Each of these special properties has a menu item to add it to the
region.  The last menu item, @samp{Remove Special}, removes all of these
special properties from the text in the region.

Currently, the @code{invisible} and @code{intangible} properties are
@emph{not} saved in the text/enriched format.  The @code{read-only}
property is saved, but it is not a standard part of the text/enriched
format, so other editors may not respect it.

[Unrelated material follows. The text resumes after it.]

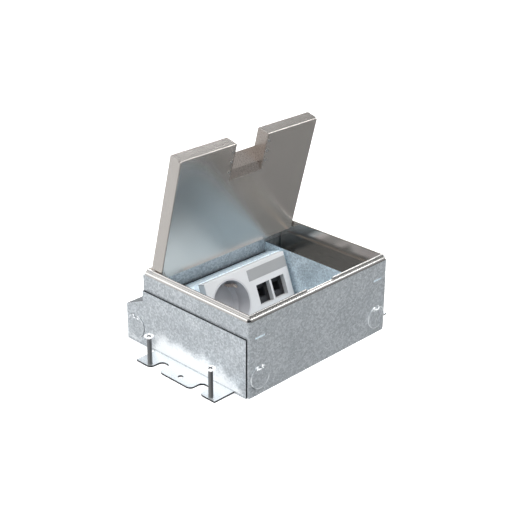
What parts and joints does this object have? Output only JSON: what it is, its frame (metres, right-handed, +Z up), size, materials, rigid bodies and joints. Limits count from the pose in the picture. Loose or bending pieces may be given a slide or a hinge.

@node Forcing Enriched Mode
@subsection Forcing Enriched Mode

Normally, Emacs knows when you are editing formatted text because it
recognizes the special annotations used in the file that you visited.
However, there are situations in which you must take special actions
to convert file contents or turn on Enriched mode:

@itemize @bullet
@item
When you visit a file that was created with some other editor, Emacs may
not recognize the file as being in the text/enriched format.  In this
case, when you visit the file you will see the formatting commands
rather than the formatted text.  Type @kbd{M-x format-decode-buffer} to
translate it.

@item
When you @emph{insert} a file into a buffer, rather than visiting it.
Emacs does the necessary conversions on the text which you insert, but
it does not enable Enriched mode.  If you wish to do that, type @kbd{M-x
enriched-mode}.
@end itemize

The command @code{format-decode-buffer} translates text in various
formats into Emacs's internal format.  It asks you to specify the format
to translate from; however, normally you can type just @key{RET}, which
tells Emacs to guess the format.

@findex format-find-file
If you wish to look at text/enriched file in its raw form, as a
sequence of characters rather than as formatted text, use the @kbd{M-x
find-file-literally} command.  This visits a file, like
@code{find-file}, but does not do format conversion.  It also inhibits
character code conversion (@pxref{Coding Systems}) and automatic
uncompression (@pxref{Compressed Files}).  To disable format conversion
but allow character code conversion and/or automatic uncompression if
appropriate, use @code{format-find-file} with suitable arguments.